WHAT IS NEEDED
Keep only the lines from the top of the listing through the one with "REFLECTION_BAND_Y, SCREEN_AFT_X = (0.036, 0.092), -0.190", and reproduce them unaltered.
+++++
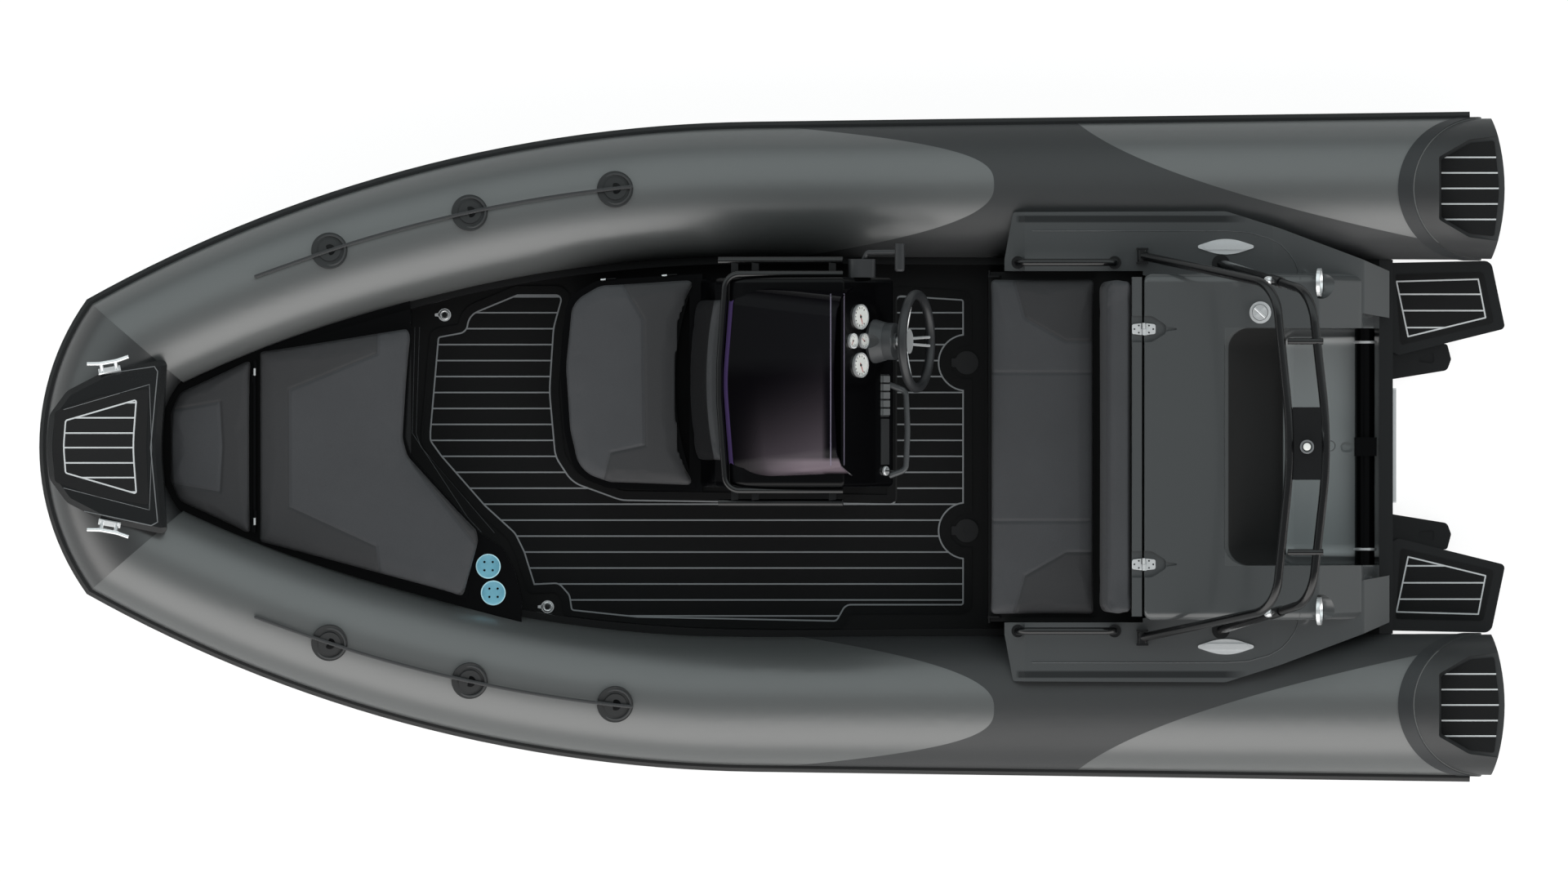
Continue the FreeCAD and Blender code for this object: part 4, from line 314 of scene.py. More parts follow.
def bright_steel(name, rough=0.12):
    """Polished stainless steel with faint wiping marks; its near-white base, only partly metallic,
    is a painted reflection of bright light from above.
    """
    finish = Finish(name, metallic=0.6, specular_ior_level=0.7)
    wipes = finish.noise(90.0, 4.0, 0.7)
    # near-white, partly diffuse: painted reflection of bright light from above
    finish.colour(finish.mix(wipes * 0.4, tone(250, 251, 252), tone(214, 217, 220)))
    finish.gloss(rough + wipes * 0.12)
    finish.bump(wipes, 0.0001)
    return finish.material


def powder_coat(name):
    """Black powder coat: fine orange peel, satin."""
    finish = Finish(name, specular_ior_level=0.5)
    peel = finish.noise(420.0, 2.0)
    finish.colour(finish.mix(finish.noise(14.0) * 0.4, tone(12, 12, 13), tone(24, 24, 26)))
    finish.gloss(0.16 + peel * 0.08)
    finish.bump(peel, 0.00015)
    return finish.material


SCREEN_FOOT_Z, SCREEN_HEAD_Z = 0.80, 1.06
# where the painted reflection of sky lies on the screen
REFLECTION_SLANT, REFLECTION_START, REFLECTION_END = -0.53, -0.287, 0.088
REFLECTION_BAND_Y, SCREEN_AFT_X = (0.036, 0.092), -0.190


def tinted_screen(name):
    """Dark violet acrylic, nearly opaque from above, glossy. A painted reflection of pale sky rises
    with the place to port and aft, a painted band of that reflection crosses the port side, and a
    painted highlight lies along the foot's edge."""
    finish = Finish(name, coat_weight=0.06, coat_roughness=0.02, alpha=0.97, specular_ior_level=0.06)
    x, y, z = finish.axes()
    haze = finish.noise(7.0, 2.0)
    height = z.ramp(SCREEN_FOOT_Z, SCREEN_HEAD_Z)
    tint = finish.mix(height * 0.7 + haze * 0.2, tone(3, 2, 4), tone(7, 5, 10))
    # painted reflection of pale sky, rising to port and aft, off the screen's aft edge and foot
    sky_reflection = (y + x * REFLECTION_SLANT).ramp(REFLECTION_START, REFLECTION_END) * (x - SCREEN_AFT_X).ramp(0.0, 0.025)
    sky_reflection = sky_reflection * z.ramp(SCREEN_FOOT_Z - 0.02, SCREEN_FOOT_Z + 0.08)
    tint = finish.mix(sky_reflection ** 2.2, tint, tone(72, 65, 71))
    # painted band of that reflection across the port side
    band = y.between(*REFLECTION_BAND_Y, 0.016, 0.012) * (0.03 - x).ramp(0.0, 0.14)
    tint = finish.mix(band, tint, tone(110, 99, 107))
    # painted highlight along the foot's edge
    lit_foot = z.ramp(SCREEN_FOOT_Z + 0.0026, SCREEN_FOOT_Z + 0.0014)
    finish.colour(finish.mix(lit_foot, tint, tone(70, 55, 94)))
    finish.gloss(0.06 + haze * 0.05)
    return finish.material


def anodised(name):
    """Teal anodised metal: satin, finely mottled, in a tone much paler than its own: painted light
    that makes up for the shade inside the cups.
    """
    finish = Finish(name, specular_ior_level=0.6)
    grain = finish.noise(300.0, 3.0)
    # pale teal: painted light over the metal's own tone
    finish.colour(finish.mix(grain * 0.5, tone(206, 246, 255), tone(168, 222, 238)))
    finish.gloss(0.34 + grain * 0.15)
    finish.bump(grain, 0.0001)
    return finish.material


def braided(name):
    """Braided rope: slanted strands from two crossed waves."""
    finish = Finish(name, specular_ior_level=0.3, sheen_weight=0.2)
    x, y, z = finish.axes()
    slant = (y + z) * 0.9
    strands = ((x + slant).wave(0.006) + (x - slant).wave(0.006)) * 160.0
    finish.colour(finish.mix(strands.ramp(0.2, 0.9), tone(34, 34, 35), tone(72, 73, 75)))
    finish.gloss(0.65 + strands * 0.05)
    finish.bump(strands, 0.0008)
    return finish.material


def printed_dial(name):
    """Off-white dial face, faintly toned."""
    finish = Finish(name, specular_ior_level=0.4)
    finish.colour(finish.mix(finish.noise(40.0) * 0.3, tone(236, 236, 232), tone(205, 206, 204)))
    finish.gloss(0.35 + finish.noise(80.0) * 0.1)
    return finish.material


SWITCHES_Y, SWITCH_PITCH, SWITCHES_HALF = -0.174, 0.028, 0.070


def switches(name):
    """Black switch plate with paler rockers at an even pitch."""
    finish = Finish(name, specular_ior_level=0.4)
    _, y, _ = finish.axes()
    along = y - SWITCHES_Y
    rocker = along.wave(SWITCH_PITCH).ramp(0.0115, 0.0105)
    rocker = rocker * abs(along).ramp(SWITCHES_HALF + 0.001, SWITCHES_HALF - 0.001)
    grains = finish.noise(350.0, 3.0, 0.6)
    plate = finish.mix(grains * 0.3, tone(44, 45, 46), tone(54, 55, 56))
    finish.colour(finish.mix(rocker, plate, tone(104, 106, 107)))
    finish.gloss(0.34 + grains * 0.1)
    finish.bump(grains, 0.0002)
    return finish.material


COVERED_X, COVERED_YS = -0.4197, (-0.545, 0.190)


def inlay(name, colour, covered):
    """Pale inlay lines of the floor; the run close behind the console is covered."""
    finish = Finish(name, specular_ior_level=0.4)
    x, y, _ = finish.axes()
    grains = finish.noise(600.0, 3.0, 0.6)
    behind = abs(x - COVERED_X).ramp(0.0065, 0.0055) * y.between(*COVERED_YS)
    pale = finish.mix(grains * 0.3, colour, tone(120, 122, 124))
    finish.colour(finish.mix(behind, pale, covered))
    finish.gloss(0.6 + grains * 0.1)
    finish.bump(grains, 0.0002)
    return finish.material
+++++
COMPLETED EXERCISE
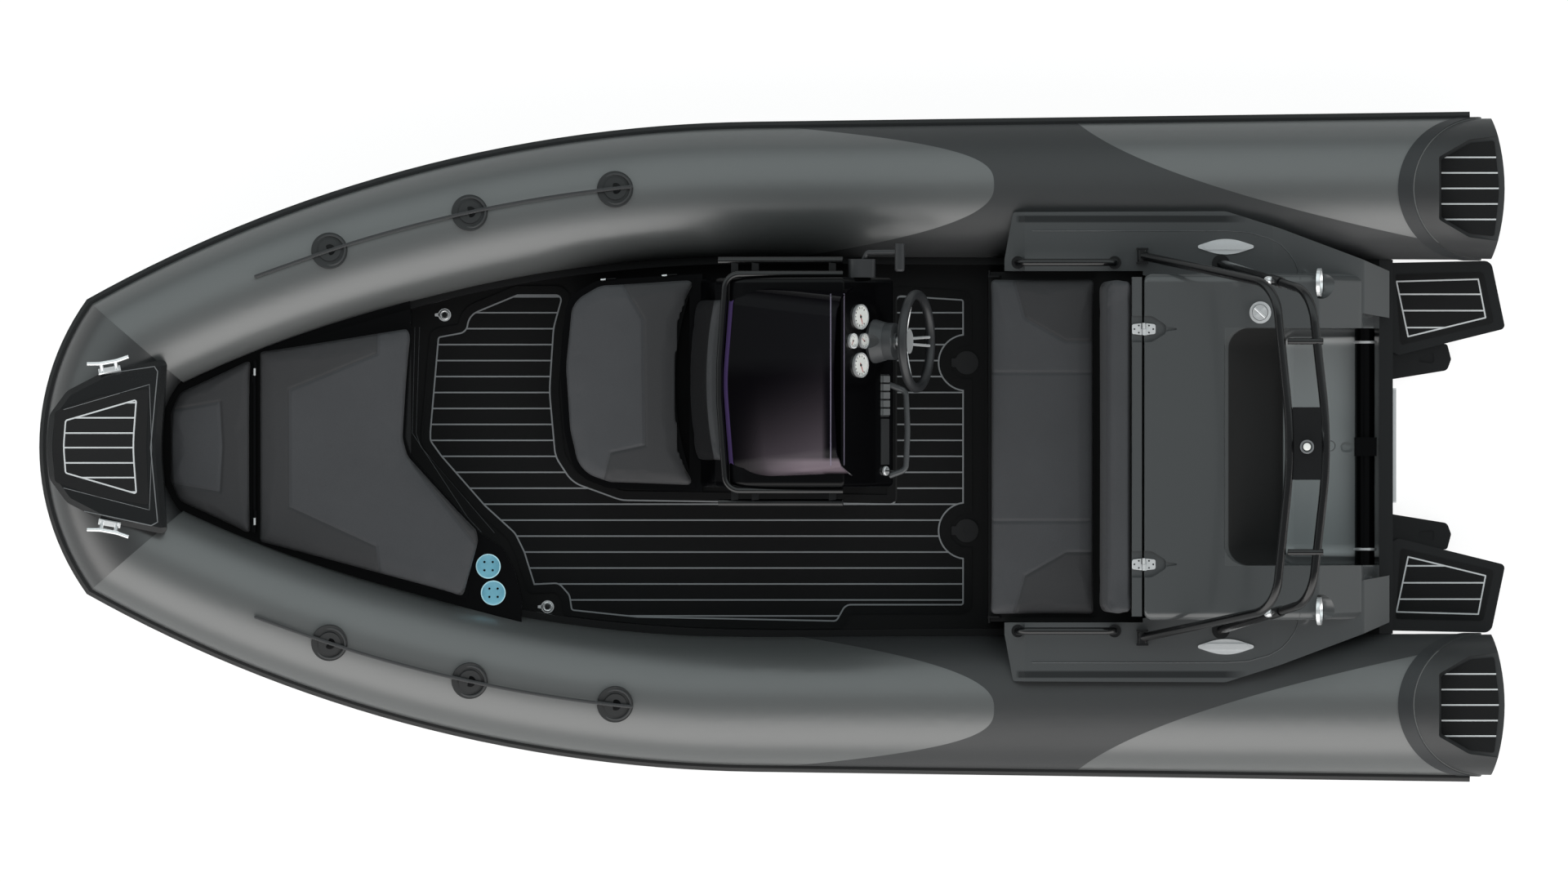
Continue the FreeCAD and Blender code for this object: part 4, from line 314 of scene.py. More parts follow.
def bright_steel(name, rough=0.12):
    """Polished stainless steel with faint wiping marks; its near-white base, only partly metallic,
    is a painted reflection of bright light from above.
    """
    finish = Finish(name, metallic=0.6, specular_ior_level=0.7)
    wipes = finish.noise(90.0, 4.0, 0.7)
    # near-white, partly diffuse: painted reflection of bright light from above
    finish.colour(finish.mix(wipes * 0.4, tone(250, 251, 252), tone(214, 217, 220)))
    finish.gloss(rough + wipes * 0.12)
    finish.bump(wipes, 0.0001)
    return finish.material


def powder_coat(name):
    """Black powder coat: fine orange peel, satin."""
    finish = Finish(name, specular_ior_level=0.5)
    peel = finish.noise(420.0, 2.0)
    finish.colour(finish.mix(finish.noise(14.0) * 0.4, tone(12, 12, 13), tone(24, 24, 26)))
    finish.gloss(0.16 + peel * 0.08)
    finish.bump(peel, 0.00015)
    return finish.material


SCREEN_FOOT_Z, SCREEN_HEAD_Z = 0.80, 1.06
# where the painted reflection of sky lies on the screen
REFLECTION_SLANT, REFLECTION_START, REFLECTION_END = -0.53, -0.287, 0.088
REFLECTION_BAND_Y, SCREEN_AFT_X = (0.036, 0.092), -0.190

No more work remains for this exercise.